33. I am sympathetic to these submissions. It is unreasonable and unacceptable to use withdrawal as an alternative to adjournment. To withdraw proceedings with the intention of resurrecting the same claim in fresh proceedings in exactly the same forum is an impermissible substitute for an application to adjourn. The 2013 Rules provide an appropriate mechanism, in Rule 30A for parties who are ill at the date of a hearing but wish to continue pursuing or defending their claims to seek to do so by applying for a postponement. The Claimant was well aware of the possibility of adjourning, having previously made an application to adjourn as indicated in Dr Jackson's letter.

34. However, this is a case where the Claimant produced medical evidence demonstrating that she was under stress and was unwell. The evidence she provided said in terms that she was withdrawing on medical advice and not for any other reason. She certainly did not seek to withdraw on the merits. It is plain that within a very short time she had second thoughts, perhaps having realised the consequences of what she had done, and she acted reasonably promptly, albeit not on 15 December. It may be that if she had been legally represented and had legal advice rather than relying solely on medical advice an application to adjourn would have been made on her behalf. I do not know what further facts might have been revealed if an opportunity had been given to the Claimant to make further representations in relation to reconsideration and these matters had been properly explored.

Conclusion

35. In the circumstances of this case and in the absence of any decision by the Employment Judge that there are no reasonable prospects of the application to reconsider being granted because it is inevitable that it is not in the interests of justice to allow the Claimant to present a fresh claim based on the same facts in this case, and, more particularly, in the absence of any consideration at all by the Employment Judge of anything that occurred after 15 December, I do not feel able to conclude that only one outcome is possible on these facts. In those circumstances, this appeal must be allowed, and the refusal to reconsider must be set aside.

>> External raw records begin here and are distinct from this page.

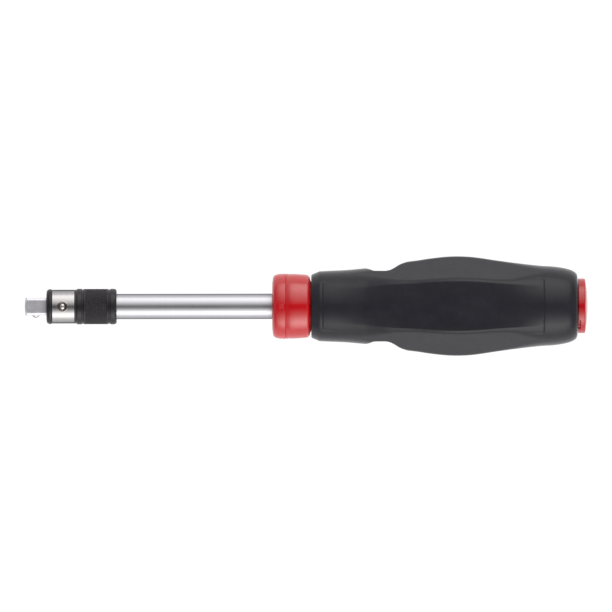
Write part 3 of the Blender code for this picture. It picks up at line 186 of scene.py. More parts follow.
# Reach of a prism at each angle: the nearest of its faces, each its distance / cos(angle off its
# middle), joined by a soft minimum that leaves the edges between faces a little round. Faces that
# are turned away count as far off.
def prismReach(angles, distances, middles, softness):
    turn, away, farOff = np.cos(angles[:, None] - np.array(middles)), 0.1, 1.0
    far = np.where(turn > away, np.array(distances) / np.maximum(turn, away), farOff)
    nearest = far.min(1, keepdims=True)
    return nearest[:, 0] - softness * np.log(np.exp((nearest - far) / softness).sum(1))


def hexagonReach(angles, flats, softness=0.05 * mm):
    middles = quarter + sixth * np.arange(6)   # two flats face straight up and down
    return prismReach(angles, np.full(6, flats * mm / 2), middles, softness)


# Lower of two values, with a soft corner where they cross.
def softMinimum(one, two, softness):
    lower = np.minimum(one, two)
    return lower - softness * np.log(np.exp((lower - one) / softness)
                                     + np.exp((lower - two) / softness))


# Values held under a limit on both sides of zero, with that soft corner, where the mask is true.
def heldUnder(limit, value, softness, mask):
    held = np.sign(value) * softMinimum(np.abs(value), limit, softness)
    return np.where(mask, held, value)


# Step from 0 to 1 between two values, level at both ends: t^2 (3 - 2t).
def easeBetween(low, high, value):
    t = np.clip((value - low) / (high - low), 0, 1)
    return t * t * (3 - 2 * t)


# Materials

# Linear colour from an sRGB hex text, alpha 1.
def linearColour(text):
    share = np.array([int(text[i:i + 2], 16) for i in (0, 2, 4)]) / 255
    linear = np.where(share <= 0.04045, share / 12.92, ((share + 0.055) / 1.055) ** 2.4)
    return (*linear, 1.0)


# Node tree of a material, world or lamp, emptied.
def emptyTree(owner):
    owner.use_nodes = True
    owner.node_tree.nodes.clear()
    return owner.node_tree


# Adds a node to a tree: settings are its own properties or values of its sockets, links its inputs.
def addNode(tree, kind, settings, links=None):
    node = tree.nodes.new(kind)
    for key, value in settings.items():
        if isinstance(key, int) or key in node.inputs:
            node.inputs[key].default_value = value
        else:
            setattr(node, key, value)
    for key, source in (links or {}).items():
        tree.links.new(source, node.inputs[key])
    return node


# One finish from its description. colours are the two ends of a slow mottle; rough the two ends
# of the roughness; grain the size of the surface's grain in mm, drawn out by stretch along x, y, z;
# bump its height in mm; shader what is the same all over.
def makeFinish(name, look):
    material = bpy.data.materials.new(name)
    tree = emptyTree(material)
    place = addNode(tree, "ShaderNodeTexCoord", {}).outputs["Object"]
    stretched = addNode(tree, "ShaderNodeMapping", {"Scale": look.get("stretch", (1, 1, 1))},
                        {"Vector": place}).outputs["Vector"]
    mottle = addNode(tree, "ShaderNodeTexNoise", {
        "Scale": 1 / (look["mottle"] * mm), "Detail": 3.0, "Roughness": 0.55}, {"Vector": place})
    grain = addNode(tree, "ShaderNodeTexNoise", {
        "Scale": 1 / (look["grain"] * mm), "Detail": look.get("detail", 2.0), "Roughness": 0.6},
        {"Vector": stretched})
    both = addNode(tree, "ShaderNodeMix", {"data_type": "FLOAT", "Factor": 0.5},
                   {2: mottle.outputs["Fac"], 3: grain.outputs["Fac"]}).outputs[0]
    noiseSpan = {"From Min": 0.35, "From Max": 0.65}   # most of what the noise gives lies in it
    spread = addNode(tree, "ShaderNodeMapRange", noiseSpan, {"Value": both}).outputs["Result"]
    colour = addNode(tree, "ShaderNodeMix", {
        "data_type": "RGBA", 6: linearColour(look["colours"][0]),
        7: linearColour(look["colours"][1])}, {"Factor": spread}).outputs[2]
    rough = addNode(tree, "ShaderNodeMapRange", {
        **noiseSpan, "To Min": look["rough"][0], "To Max": look["rough"][1]},
        {"Value": both}).outputs["Result"]
    bump = addNode(tree, "ShaderNodeBump", {"Strength": 1.0, "Distance": look["bump"] * mm},
                   {"Height": grain.outputs["Fac"]}).outputs["Normal"]
    shader = addNode(tree, "ShaderNodeBsdfPrincipled", look["shader"],
                     {"Base Color": colour, "Roughness": rough, "Normal": bump})
    addNode(tree, "ShaderNodeOutputMaterial", {}, {"Surface": shader.outputs["BSDF"]})
    return material


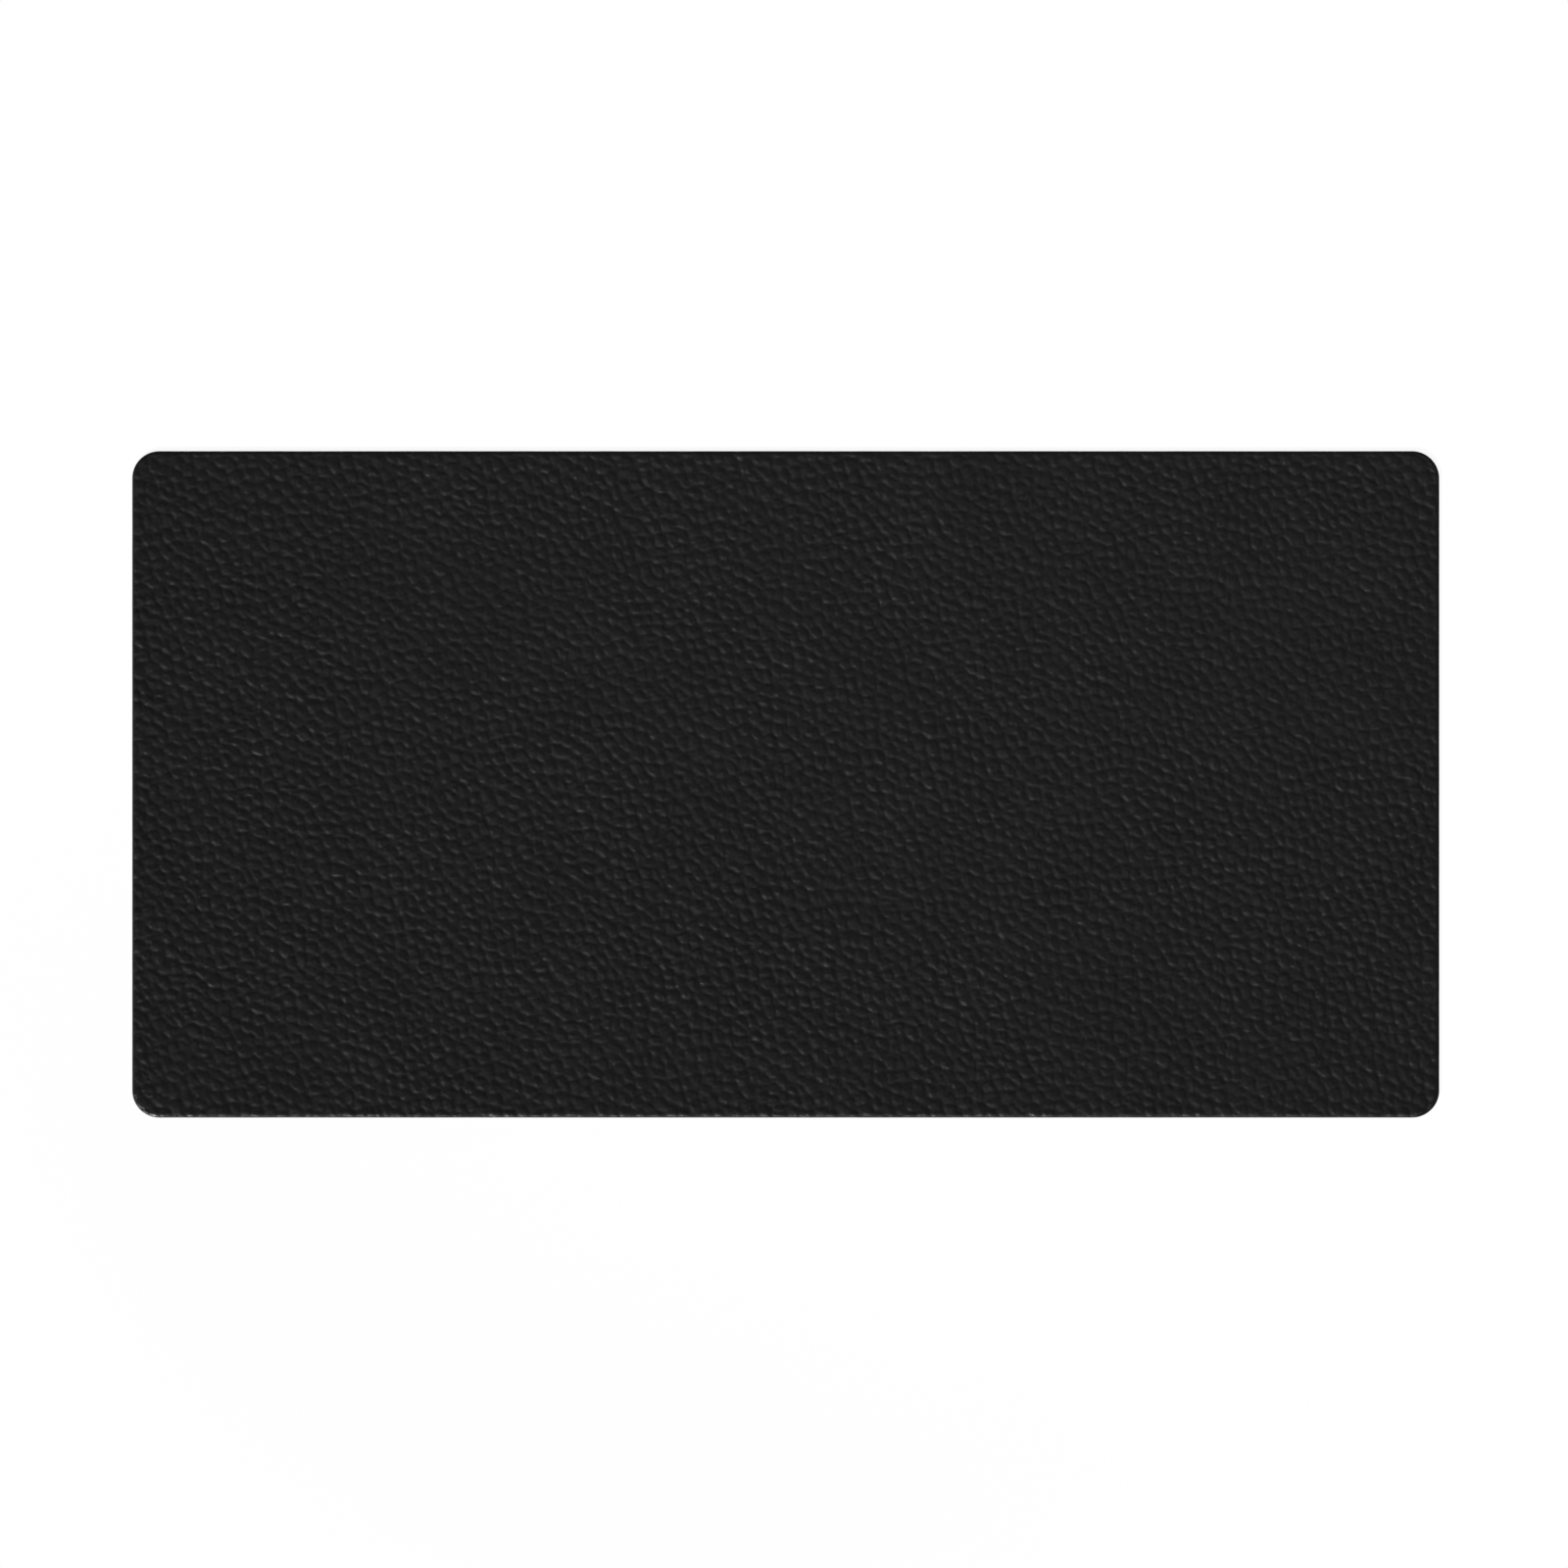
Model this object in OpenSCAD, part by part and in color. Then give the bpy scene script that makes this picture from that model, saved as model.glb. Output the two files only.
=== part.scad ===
// Desk mat: a flat laminate, pressed together and die-cut to a rounded rectangle.
// From the desk up it is a non-slip suede base, a glue film, a firm core sheet, a second
// glue film, and a pebble-grained leather skin on its own cloth backing. A thin band of
// edge paint seals the cut all the way round.
// Origin: the middle of the underside. X runs along the width, Y from the user's edge to
// the far edge, and Z up from the desk.

/* [Mat] */
// Finished width, edge paint included
mat_w = 600; // [300:1:1200]
// Finished depth, edge paint included
mat_d = 306; // [200:1:600]
// Outside radius of the four corners
corner_r = 12.5; // [3:0.5:60]

/* [Layers] */
// Thickness of the suede base that lies on the desk
base_t = 0.7; // [0.3:0.1:2]
// Thickness of the glue film between the base and the core
lower_glue_t = 0.1; // [0.05:0.05:0.4]
// Thickness of the firm core sheet
core_t = 1.2; // [0.5:0.1:6]
// Thickness of the glue film between the core and the cloth backing
upper_glue_t = 0.1; // [0.05:0.05:0.4]
// Thickness of the cloth that backs the leather skin
cloth_t = 0.4; // [0.2:0.1:1.2]
// Thickness of the grained leather skin
skin_t = 0.5; // [0.3:0.1:2]

/* [Edge paint] */
// Thickness of the edge paint on the side of the mat
paint_t = 0.3; // [0.2:0.05:1.5]
// Thickness of the edge paint where it meets the top and the underside
paint_lip_t = 0.12; // [0.02:0.02:0.18]
// Height over which the paint thins out to each lip
paint_taper_h = 0.5; // [0.1:0.1:0.6]

/* [Hidden] */

// Facets round a full circle when the model is previewed
$fn = 96;

// The layers are cut smaller than the finished mat by the paint on every side
cut_w = mat_w - 2 * paint_t;
cut_d = mat_d - 2 * paint_t;
cut_r = corner_r - paint_t;

// Height of the underside of each layer, and of the top face
lower_glue_z = base_t;
core_z = lower_glue_z + lower_glue_t;
upper_glue_z = core_z + core_t;
cloth_z = upper_glue_z + upper_glue_t;
skin_z = cloth_z + cloth_t;
mat_t = skin_z + skin_t;

// One layer of the laminate, cut to the mat's outline
module layer(z, t) {
    translate([0, 0, z]) linear_extrude(height = t) {
        square([cut_w - 2 * cut_r, cut_d], center = true);
        square([cut_w, cut_d - 2 * cut_r], center = true);
        for (sx = [-1, 1], sy = [-1, 1])
            translate([sx * (cut_w / 2 - cut_r), sy * (cut_d / 2 - cut_r)]) circle(r = cut_r);
    }
}

// Section of the edge paint: the cut edge lies along x = 0 and the paint stands out to +x
module paint_section() {
    polygon([
        [0, 0],
        [paint_lip_t, 0],
        [paint_t, paint_taper_h],
        [paint_t, mat_t - paint_taper_h],
        [paint_lip_t, mat_t],
        [0, mat_t]
    ]);
}

// A straight run of edge paint, centred on the origin, that faces +x
module paint_run(length) {
    translate([0, length / 2, 0]) rotate([90, 0, 0]) linear_extrude(height = length)
        paint_section();
}

// A quarter turn of edge paint round one corner, from +x to +y
module paint_corner() {
    rotate_extrude(angle = 90) translate([cut_r, 0]) paint_section();
}

module suede_base() {
    color([0.14, 0.14, 0.15]) layer(0, base_t);
}

module lower_glue() {
    color([0.72, 0.68, 0.55]) layer(lower_glue_z, lower_glue_t);
}

module core_sheet() {
    color([0.25, 0.25, 0.26]) layer(core_z, core_t);
}

module upper_glue() {
    color([0.72, 0.68, 0.55]) layer(upper_glue_z, upper_glue_t);
}

module skin_cloth() {
    color([0.32, 0.32, 0.33]) layer(cloth_z, cloth_t);
}

module grain_skin() {
    color([0.13, 0.13, 0.13]) layer(skin_z, skin_t);
}

module edge_paint() {
    color([0.09, 0.09, 0.09]) {
        for (side = [0, 180]) {
            rotate([0, 0, side]) translate([cut_w / 2, 0, 0]) paint_run(cut_d - 2 * cut_r);
            rotate([0, 0, side + 90]) translate([cut_d / 2, 0, 0]) paint_run(cut_w - 2 * cut_r);
            rotate([0, 0, side]) translate([cut_w / 2 - cut_r, cut_d / 2 - cut_r, 0])
                paint_corner();
            rotate([0, 0, side + 90]) translate([cut_d / 2 - cut_r, cut_w / 2 - cut_r, 0])
                paint_corner();
        }
    }
}

suede_base();
lower_glue();
core_sheet();
upper_glue();
skin_cloth();
grain_skin();
edge_paint();
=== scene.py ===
"""Finishes a laminated desk mat: its grained leather face, painted edge, suede underside and the
layers between them, in a plain white studio.

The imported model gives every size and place. Each operator makes one piece, or one group of like
pieces, in metres in the model's own frame.
"""

import math

import bpy
import numpy as np
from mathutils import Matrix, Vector


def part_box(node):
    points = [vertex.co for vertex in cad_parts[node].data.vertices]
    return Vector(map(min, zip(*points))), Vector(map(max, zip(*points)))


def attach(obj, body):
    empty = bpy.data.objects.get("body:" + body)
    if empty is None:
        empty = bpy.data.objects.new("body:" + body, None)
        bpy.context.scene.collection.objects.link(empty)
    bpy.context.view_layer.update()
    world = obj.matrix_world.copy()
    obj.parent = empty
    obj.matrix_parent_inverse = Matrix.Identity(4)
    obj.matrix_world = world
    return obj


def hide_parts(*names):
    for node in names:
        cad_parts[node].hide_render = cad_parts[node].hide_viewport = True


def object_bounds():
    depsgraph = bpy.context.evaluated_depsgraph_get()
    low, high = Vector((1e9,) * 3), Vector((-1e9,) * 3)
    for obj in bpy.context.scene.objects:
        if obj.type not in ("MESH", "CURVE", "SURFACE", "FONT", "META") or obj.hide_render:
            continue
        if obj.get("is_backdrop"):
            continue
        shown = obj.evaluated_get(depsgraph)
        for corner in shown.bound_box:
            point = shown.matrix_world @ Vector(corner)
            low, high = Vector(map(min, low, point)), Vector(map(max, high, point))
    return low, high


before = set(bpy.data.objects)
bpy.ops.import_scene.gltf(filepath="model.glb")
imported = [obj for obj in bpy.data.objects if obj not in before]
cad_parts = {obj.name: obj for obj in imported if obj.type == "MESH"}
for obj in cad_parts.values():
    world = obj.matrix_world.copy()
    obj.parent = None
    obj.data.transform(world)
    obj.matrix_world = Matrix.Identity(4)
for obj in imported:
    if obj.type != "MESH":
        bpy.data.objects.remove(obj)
CAD_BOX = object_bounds()

bl_info = {
    "name": "Desk Mat Finish",
    "version": (1, 0, 0),
    "blender": (4, 5, 0),
    "location": "View3D > Sidebar > Desk Mat",
    "description": "Builds the leather, edge paint, suede and inner layers of a desk mat",
    "category": "Object",
}

MM = 0.001
BODY = "root"

# Attribute that carries a face's relief into its finish, and the map that a bake draws on
RELIEF = "relief"
BAKE_MAP = "OFBake"
BAKE_MARGIN = 0.01

# Two points closer than this are on the same straight side
SAME_LINE = 0.001 * MM

# How far the face and the underside roll away at the cut edge, where the paint bead meets them
RIM_DROP = 0.4 * MM

# Numbers that the unevenness of each piece is drawn from
CLOTH_SEED = 41
SUEDE_SEED = 51
PAINT_SEED = 61

WHITE = (1.0, 1.0, 1.0, 1.0)


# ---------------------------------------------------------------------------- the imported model


def layer_outline(node):
    """Half width, half depth and corner radius of a layer cut to the mat's outline."""
    _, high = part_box(node)
    points = [point.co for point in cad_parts[node].data.vertices]
    straight_end = max(co.x for co in points if high.y - co.y < SAME_LINE)
    return high.x, high.y, high.x - straight_end


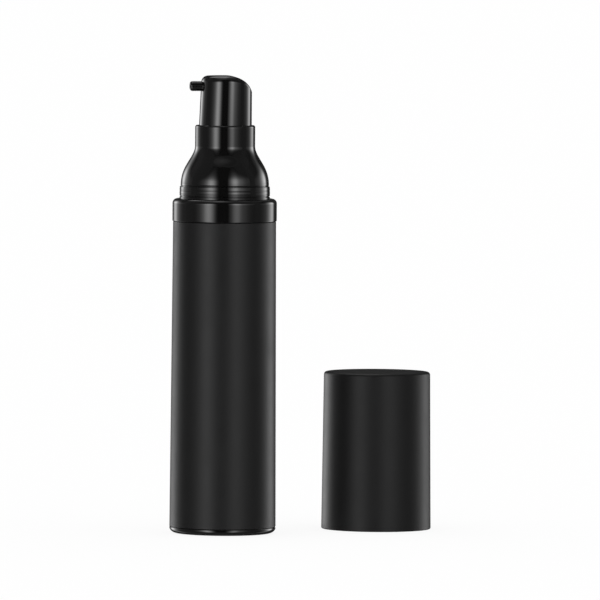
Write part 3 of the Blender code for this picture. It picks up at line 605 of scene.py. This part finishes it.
def make_actuator_shell():
    """The push head: leaning back a little, flat in front with a rounded edge, and falling to the rear."""
    low = foot("actuator_shell")
    head_top = top("actuator_shell")
    rim = HEAD_RADIUS - HEAD_DRAFT
    inside = HEAD_RADIUS - HEAD_WALL
    roof = Vector((0, 0, HEAD_ROOF))
    loops = [[Vector((0, 0, head_top))]]
    for row in range(1, HEAD_TOP_ROWS + 1):
        loops.append(head_ring(rim * math.sin(math.pi / 2 * row / (HEAD_TOP_ROWS + 1)), 0, 0))
    for step in range(HEAD_EDGE_ROWS + 1):
        angle = math.pi / 2 * step / HEAD_EDGE_ROWS
        loops.append(head_ring(rim, HEAD_EDGE_RADIUS * (1 - math.cos(angle)), math.sin(angle)))
    loops.append(ring(HEAD_RADIUS, low, SIDES))
    loops.append(ring(inside, low, SIDES))
    for row in reversed(range(1, HEAD_TOP_ROWS + 1)):
        share = math.sin(math.pi / 2 * row / HEAD_TOP_ROWS)
        loops.append([point - roof for point in head_ring((inside - HEAD_DRAFT) * share, 0, 1)])
    loops.append([Vector((0, 0, head_top)) - roof])
    lean = Matrix.Identity(4)
    lean[0][2] = HEAD_LEAN / (head_top - low)
    lean[0][3] = -lean[0][2] * low
    shell = skin("actuator_shell_fine", loops, gloss_black, HEAD_TURN @ lean)
    start = inside / 2
    sideways = HEAD_TURN @ Matrix.Translation((-start, 0, head_top - SPOUT_BELOW_TOP)) @ SPOUT_WAY
    opening = rod(SPOUT_RADIUS + SPOUT_OPENING_GAP, HEAD_RADIUS - start + SEAT_GAP, sideways, gloss_black)
    combined(shell, opening, "DIFFERENCE")
    placed(shell, "actuator_shell", "head")


def make_nozzle():
    """The hub on the stem with the spout's tube, and the rounded tip at the tube's end."""
    spout_height = top("actuator_shell") - SPOUT_BELOW_TOP
    low = foot("nozzle_core")
    high = top("nozzle_core")
    socket_radius = STEM_RADIUS + SPIGOT_GAP
    socket_top = low + HUB_SOCKET_DEPTH
    hub = socket_radius + HUB_WALL
    neck = hub - HUB_HEAD_INSET
    flange_top = HUB_FLANGE_FOOT + HUB_FLANGE_HEIGHT
    core = turned("nozzle_core_fine", [
        (0, high),
        (neck, high, HUB_TOP_ROUND),
        (neck, socket_top + 2 * HUB_TAPER_HEIGHT, SMALL_ROUND),
        (hub, socket_top + HUB_TAPER_HEIGHT, SMALL_ROUND),
        (hub, flange_top, SMALL_ROUND),
        (HUB_FLANGE_RADIUS, flange_top, SMALL_ROUND),
        (HUB_FLANGE_RADIUS, HUB_FLANGE_FOOT, SMALL_ROUND),
        (hub, HUB_FLANGE_FOOT, SMALL_ROUND),
        (hub, low, SMALL_ROUND),
        (0, low),
    ], gloss_black, SMALL_SIDES, HEAD_TURN)
    tube_length = SPOUT_REACH - TIP_LENGTH - VISIBLE_GAP
    sideways = HEAD_TURN @ Matrix.Translation((0, 0, spout_height)) @ SPOUT_WAY
    combined(core, rod(SPOUT_RADIUS, tube_length, sideways, gloss_black), "UNION")
    channel = rod(SPOUT_CHANNEL_RADIUS, tube_length + SEAT_GAP, sideways, gloss_black, CHANNEL_SIDES)
    combined(core, channel, "DIFFERENCE")
    socket_place = Matrix.Translation((0, 0, low - SEAT_GAP))
    socket = rod(socket_radius, HUB_SOCKET_DEPTH + SEAT_GAP, socket_place, gloss_black)
    combined(core, socket, "DIFFERENCE")
    riser_place = Matrix.Translation((0, 0, socket_top - SEAT_GAP))
    riser_length = spout_height - socket_top + SEAT_GAP
    riser = rod(STEM_BORE_RADIUS, riser_length, riser_place, gloss_black, CHANNEL_SIDES)
    combined(core, riser, "DIFFERENCE")
    placed(core, "nozzle_core", "head")

    spigot_radius = SPOUT_CHANNEL_RADIUS - SPIGOT_GAP
    spigot_foot = SPOUT_REACH - TIP_LENGTH - TIP_SPIGOT_LENGTH
    tip = turned("nozzle_tip_fine", [
        (TIP_ORIFICE_RADIUS, SPOUT_REACH, FINE_ROUND),
        (TIP_RADIUS, SPOUT_REACH, TIP_ROUND),
        (TIP_RADIUS, SPOUT_REACH - TIP_LENGTH),
        (spigot_radius, SPOUT_REACH - TIP_LENGTH, FINE_ROUND),
        (spigot_radius, spigot_foot, FINE_ROUND),
        (TIP_ORIFICE_RADIUS, spigot_foot),
    ], gloss_black, SMALL_SIDES, sideways)
    placed(tip, "nozzle_tip", "head")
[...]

36. Having heard representations as to disposal, it seems to me that this case should go back to Employment Judge Zuke, who has had conduct of it and will be able to deal with it more efficiently than a Judge coming to it afresh. Moreover, I agree with Mr Johnston that this is not a case where Employment Judge Zuke has demonstrated a closed mind; rather, he has not shown that he has applied his mind to the question of reconsideration of the dismissal decision either because he did not apply his mind to it at all or because he did not set out any facts or reasons for reaching a conclusion on that issue. I have no doubt that he will approach the remitted question fairly and that it ought to go back to him in accordance with the principles established by Sinclair Roche & Temperley v Heard and Anor [2004] IRLR 763.

37. Accordingly the appeal is allowed on ground two. The dismissal of the reconsideration application is set aside and this issue is remitted to Employment Judge Zuke to consider afresh in light of this Judgment.